The theory in the flesh

The ambiguity of the response, which neither denies nor confirms his sexuality, alludes to the ways in which queer Latinx folks navigate their identity. An identity that is defined by what Gloria Anzaldua and Cherrie Moraga called a theory in the flesh in their text This Bridge Called My Back: Writings by Radical Women of Color. They explain:

A theory in the flesh means one where the physical realities of our lives – our skin color, the land or concrete we grew up on, our sexual longings – all fuse to create a politic born out of necessity.

From his flamboyance to his coquettish queer gestures, Juan Gabriel was unapologetic about who he was. His career spanned 45 years, a catalogue of almost two thousand songs, and hundreds of performances to adoring audiences.

Juan Gabriel was beloved by million of fans of all sexualities; even the most ardent of machos were brought to tears by his beautiful songs.

Generations of queer stories

The love that Latinx audiences had for Juan Gabriel was not an anomaly in time but rather it followed a queer trajectory in history. One of Mexico’s most beloved and recognized artist Frida Kahlo was unapologetic about her queerness. Kahlo’s female lovers spanned from the famous American artist Georgia O'keeffe to the talented performer Josephine Baker. During her lifetime, Kahlo was beloved internationally by many having the opportunity to showcase her art across the world.

Frida Kahlo and Chavela Vargas

Frida Kahlo Foto: Guillermo Kalho, Sotheby's, Wikimedia, Public Domain Another of Kahlo’s lover who was equally as talented, though at times self destructive, was the vocally gifted singer Chavela Vargas.
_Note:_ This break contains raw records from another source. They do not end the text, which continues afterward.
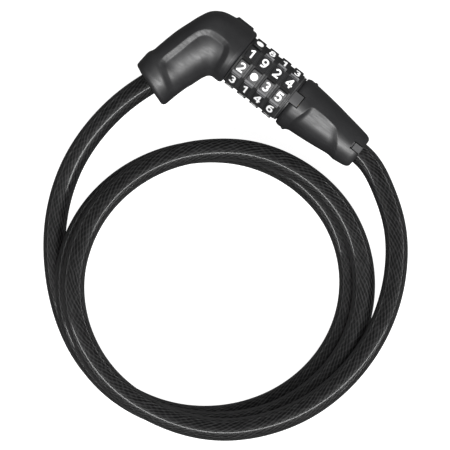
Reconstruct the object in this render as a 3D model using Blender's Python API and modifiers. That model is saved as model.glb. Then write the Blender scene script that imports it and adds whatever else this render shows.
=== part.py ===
"""Four-dial combination cable lock, shut and lying on its back with its cable coiled.

Design frame: the dials turn about the X axis, +X towards the plug, +Y away from
the coil, +Z up, in millimetres. Everything is parented to one empty, which moves
the design frame so that the row's origin is at the bottom centre of the lock head.
"""

import math

import bmesh
import bpy
import numpy as np
from mathutils import Matrix, Vector

MM = 0.001
GAP = 0.3  # running and assembly clearance

# Where the row's origin lies in the design frame: bottom centre of the head's box
ORIGIN = (3.15, -14.1, -17.0)

# Dials
DIAL_PITCH = 8.65
DIAL_WIDTH = 8.35
FIRST_DIAL_X = -13.4
DIAL_DRUM_R = 14.2
DIAL_PAD_R = 15.25  # from the axis to the middle of each flat pad
DIAL_PAD_WIDTH = 5.9
DIAL_SLOT_WIDTH = 2.0
DIAL_BORE_R = 11.3
DIALS = 4
PADS = 10
ROLL = math.radians(4.0)  # the index line leans 4 degrees from straight up
DIAL_X = [FIRST_DIAL_X + i * DIAL_PITCH for i in range(DIALS)]

# Code rings and core
RING_R = 11.0
RING_WIDTH = 6.0
CORE_R = 8.0
CORE_BORE_R = 5.6
CORE_START, CORE_MOUTH = -37.0, 26.3
CORE_RUN_R = CORE_R + GAP  # bore of everything that sits on the core

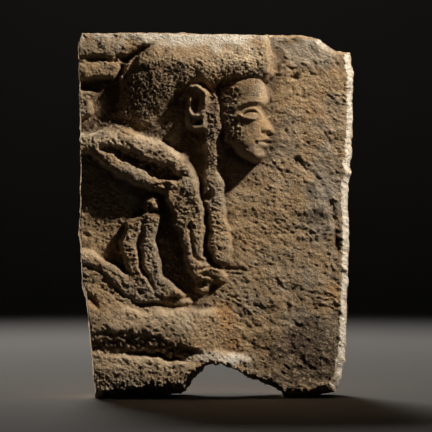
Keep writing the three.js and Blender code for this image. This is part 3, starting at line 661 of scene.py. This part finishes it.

Chavela Vargas was born in Costa Rica but when asked what her nationality was she would proudly say Mexican. She asserted this even on her deathbed when she said Me voy con Mexico en el corazon (I leave with Mexico in my heart.) Her love for Mexico was not uncorresponded, during her career as an artist the Mexican public opened their arms to her and embraced her.

With poncho and guitar: Chavela Vargas conquers a male domain

At the age of seventeen, Vargas left Costa Rica and moved to Mexico where she donned mens clothing, began to drink heavily, and performed Mexican rancheras like no other musician could. Rancheras are a type of Mexican song known for being melancholic gut wrenching songs about betrayal love and loss traditionally performed by men. An often inebriated Chavela, wearing a poncho and armed with her guitar, would perform somber ranchera songs rendering the audience speechless and leaving them in tears.

Hollywood affairs and the crash

Soon Chavela was drinking with the father of Mexican rancheras Jose Alfredo Jimenez whose company help propel her career even further. During that period, Chavela had several female lovers and often bragged of enamoring famous Hollywood actresses that vacationed in Mexico. Eventually, Chavela’s alcoholism and anger management issues caught up to her and she disappeared from the limelight for almost thirty years.

Comeback with happy ending and obligation

Chavela Vargas Foto: Raúl Serrano, Wikimedia/Flickr, CC BY-SA 2.0 In 1991, Chavela reemerged from her hiatus sober and ready to perform once more. Enamored by her music, famed Spanish director Pedro Almodovar help promote her music and made it so that at the age of 83 Chavela performed at the infamous Carnegie Hall. Also at the age of 83, Chavela officially came out as a lesbian. In her biography, she stated about being lesbian: „Nunca he estado con un señor, nací así, no lo presumo, tampoco lo pregono, pero no lo niego.“ (“I've never been with a man, I was born that way, I do not presume it, I do not preach it, but I do not deny it.”)

This recognition of her queerness came to no surprise to many for like Juan Gabriel; Chavela lived her life honoring who she was.

Juan Gabriel, Frida Kahlo, and Chavela Vargas are but a few examples of a queer Latinx history that spans across borders and centuries. Each living their own theory in the flesh while we young queer folk, in reverence, continue to stoke the fire of their, which is now our, resistance. Some days we thrive and other times we survive.